Edgar Kosma
Les numériques anonymes
Au royaume des réseaux sociaux, les jours passent et ne se ressemblent pas. Entre les buzz et les likes, le vrai et le fake, Edgar Kosma scrolle le fil d’actu d’un siècle décidément étrange. Hashtag sans filtre.
Parmi les 867 comptes Twitter auxquels je suis abonné, il y en a un dont j’avais envie de vous parler depuis longtemps: @_confessfantasm, un compte francophone avec pas moins de 700 000 abonnés. «Confess» de «confession», bien sûr, mais aussi «fess» de «fesse» car, on ne va pas se mentir, il y est surtout question de sexe, ou d’amour, appelez cela comme il vous plaira.
Son principe, expliqué dans la bio, est simple: «Envoyez vos confesses en DM (Direct Message ou «MP» comme on dit chez Facebook) pour qu’on les poste. Tout est anonyme.» Comme un court exemple vaut mieux qu’un long exemple, voici l’une de ces confessions telle qu’on peut en lire plusieurs fois par jour: «Ma copine n’arrive pas à pardonner le fait que je consommais beaucoup de porno avant de la rencontrer. Au début de notre relation, on en a pas mal discuté, mais elle considère ça comme de la tromperie et n’arrive pas à passer à autre chose. Je l’aime énormément, je la considère comme la femme de ma vie, on est hyper fusionnels, mais j’ai aujourd’hui peur de la perdre. J’aimerais l’aider à sortir de cette peur constante mais je ne sais pas comment faire.»
‘Les chiens sont lâchés dans cet écosystème impitoyable.’
Rien de neuf sous le soleil, me direz-vous, nous sommes ici dans le plus pur registre de la confession intime telle qu’on la pratiquait, par exemple, à la grande époque de Doc & Difool sur Fun Radio: un homme, une femme ou un non-binaire relate son histoire qu’il n’oserait raconter à découvert, avec le secret espoir de s’exhiber anonymement à une foule de voyeurs en tous genres.
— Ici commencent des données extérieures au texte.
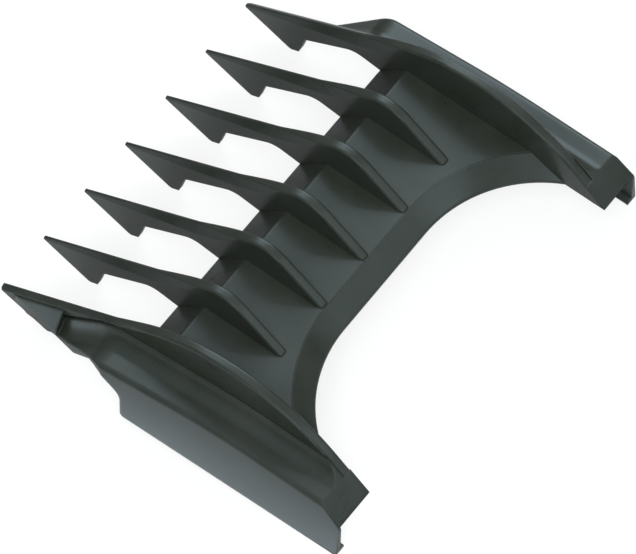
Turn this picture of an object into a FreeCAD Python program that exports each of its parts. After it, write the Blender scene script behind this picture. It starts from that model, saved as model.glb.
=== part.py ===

Les questions posées sont vieilles comme le monde. Si les technologies de la communication ont évolué, les êtres humains semblent toujours aussi désarmés par rapport à leurs vies sentimentales: «Est-ce qu’une relation d’amitié peut finir en couple ou jamais?», «Mon mec regarde les stories de son ex, je dois m’inquiéter?» ou encore «Ma copine a des fantasmes qui me dégoûtent, que dois-je faire?»
Une différence notoire avec les médias traditionnels, c’est que, là où il y avait une écoute bienveillante sur les antennes, parfois avec un psy en studio, et qu’on n’entendait pas les réactions des lecteurs ou auditeurs, le confessant 2.0 a ici la liberté d’espionner les amas de commentaires qui s’accumulent par centaines sous son tweet. Ce qui n’est d’ailleurs pas sans poser question pour sa santé mentale, puisque les réactions désordonnées sont, au mieux, moqueuses, au pire, malveillantes.
Par exemple, à une femme désespérée avouant qu’elle est amoureuse d’un homme marié et qu’elle est à deux doigts d’écrire à son épouse, un twitto sous pseudo jette un lapidaire «Trouve-toi une dignité avant» et je vous fais cadeau des tas d’insultes misogynes qui s’ensuivent. Les chiens sont lâchés dans cet écosystème impitoyable des sans nom et sans reproche.
Au-delà de leur côté drôle, touchant ou pathétique, ces confessions intimes qui sont balancées dans la grande arène des réseaux sociaux dans le but d’obtenir une validation, une exposition ou une flagellation ne disent-elles pas quelque chose sur notre société à la fois connectée et déconnectée, notre individualisme sans fin, notre difficulté grandissante à dire nos sentiments à ceux et celles qui nous attirent ou que nous aimons dans le monde physique?
Allez, voici une petite dernière pour la route, avec le retour de cette éternelle angoisse du mâle alpha: «En toute honnêteté, je voudrais savoir: est-ce que la taille compte vraiment?» Tout ce que je peux vous dire, cher Monsieur, c’est que, oui, la taille, ça compte, celle d’une chronique notamment, et il se fait que je suis justement arrivé au bout de celle-ci.